** START Dataset excerpt **
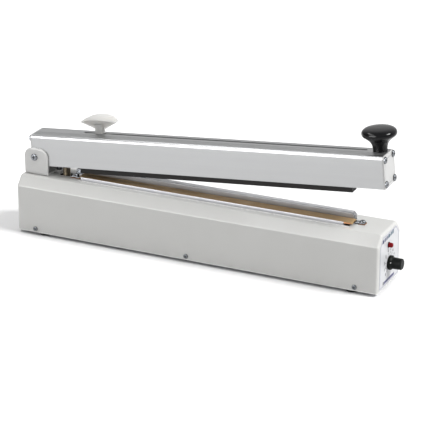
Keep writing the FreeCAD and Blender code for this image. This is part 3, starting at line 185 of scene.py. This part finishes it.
def coated(
    name, colour, roughness=0.45, tint=0.03, peel=900.0, peel_depth=0.00004,
    wear_and_highlight=None, wear_and_highlight_reach=0.0006, shade_reach=0.0, **sockets,
):
    """Painted or moulded surface: soft tone variation, fine skin texture, paler edges (edge wear, and on
    the housing's bends a painted highlight) and painted shade in corners.

    Peel is the scale of the skin texture and peel_depth its height. The edge colour given and its reach
    make the paler edges, and the corner reach is how far the painted shade comes out of a corner.
    """
    s = Shader(name)
    broad = s.noise(s.place(), PATCH_SCALE, 4.0)
    tone = s.remap(broad, NOISE_LOW, NOISE_HIGH, 0.0, 1.0)
    base = s.blend(tone, shade(colour, 1 - tint), shade(colour, 1 + tint))
    grain = s.noise(s.place(), peel, 2.0, 0.6)
    speck = s.remap(grain, 0.62, 0.75, 0.0, 0.35)
    base = s.blend(speck, base, shade(colour, 1 - 2.5 * tint))
    # Paler edges: edge wear, and where the edge colour is near white and reaches far, a painted highlight
    # along the bends
    if wear_and_highlight:
        edge_break = s.noise(s.place(), EDGE_BREAK_SCALE, 5.0, 0.7)
        mask = s.math("MULTIPLY", s.edges(wear_and_highlight_reach), s.remap(edge_break, 0.42, 0.62, 0.5, 1.0))
        base = s.blend(mask, base, wear_and_highlight)
    # Painted shade: colour darkened towards near black where another surface is close, in corners and
    # around screw heads
    if shade_reach:
        base = s.blend(s.crevices(shade_reach), shade(colour, 0.12), base)
    smudge = s.noise(s.place((1, 1.6, 1.3)), SMUDGE_SCALE, 5.0, 0.65)
    gloss = s.remap(smudge, NOISE_LOW, NOISE_HIGH, roughness - 0.06, roughness + 0.07)
    wave = s.bump(s.noise(s.place(), WAVE_SCALE, 2.0), 0.25, 0.00012)
    s.feed(s.surface, Base_Color=base, Roughness=gloss, Normal=s.bump(grain, 0.35, peel_depth, wave))
    s.feed(s.surface, **sockets)
    return s.material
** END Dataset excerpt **
| Requirements |
Copy out the whole listing exactly as written.

| The output |
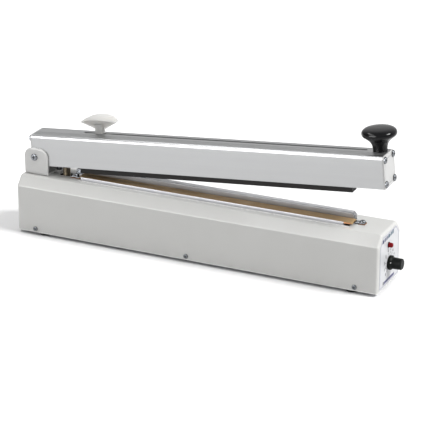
Keep writing the FreeCAD and Blender code for this image. This is part 3, starting at line 185 of scene.py. This part finishes it.
def coated(
    name, colour, roughness=0.45, tint=0.03, peel=900.0, peel_depth=0.00004,
    wear_and_highlight=None, wear_and_highlight_reach=0.0006, shade_reach=0.0, **sockets,
):
    """Painted or moulded surface: soft tone variation, fine skin texture, paler edges (edge wear, and on
    the housing's bends a painted highlight) and painted shade in corners.

    Peel is the scale of the skin texture and peel_depth its height. The edge colour given and its reach
    make the paler edges, and the corner reach is how far the painted shade comes out of a corner.
    """
    s = Shader(name)
    broad = s.noise(s.place(), PATCH_SCALE, 4.0)
    tone = s.remap(broad, NOISE_LOW, NOISE_HIGH, 0.0, 1.0)
    base = s.blend(tone, shade(colour, 1 - tint), shade(colour, 1 + tint))
    grain = s.noise(s.place(), peel, 2.0, 0.6)
    speck = s.remap(grain, 0.62, 0.75, 0.0, 0.35)
    base = s.blend(speck, base, shade(colour, 1 - 2.5 * tint))
    # Paler edges: edge wear, and where the edge colour is near white and reaches far, a painted highlight
    # along the bends
    if wear_and_highlight:
        edge_break = s.noise(s.place(), EDGE_BREAK_SCALE, 5.0, 0.7)
        mask = s.math("MULTIPLY", s.edges(wear_and_highlight_reach), s.remap(edge_break, 0.42, 0.62, 0.5, 1.0))
        base = s.blend(mask, base, wear_and_highlight)
    # Painted shade: colour darkened towards near black where another surface is close, in corners and
    # around screw heads
    if shade_reach:
        base = s.blend(s.crevices(shade_reach), shade(colour, 0.12), base)
    smudge = s.noise(s.place((1, 1.6, 1.3)), SMUDGE_SCALE, 5.0, 0.65)
    gloss = s.remap(smudge, NOISE_LOW, NOISE_HIGH, roughness - 0.06, roughness + 0.07)
    wave = s.bump(s.noise(s.place(), WAVE_SCALE, 2.0), 0.25, 0.00012)
    s.feed(s.surface, Base_Color=base, Roughness=gloss, Normal=s.bump(grain, 0.35, peel_depth, wave))
    s.feed(s.surface, **sockets)
    return s.material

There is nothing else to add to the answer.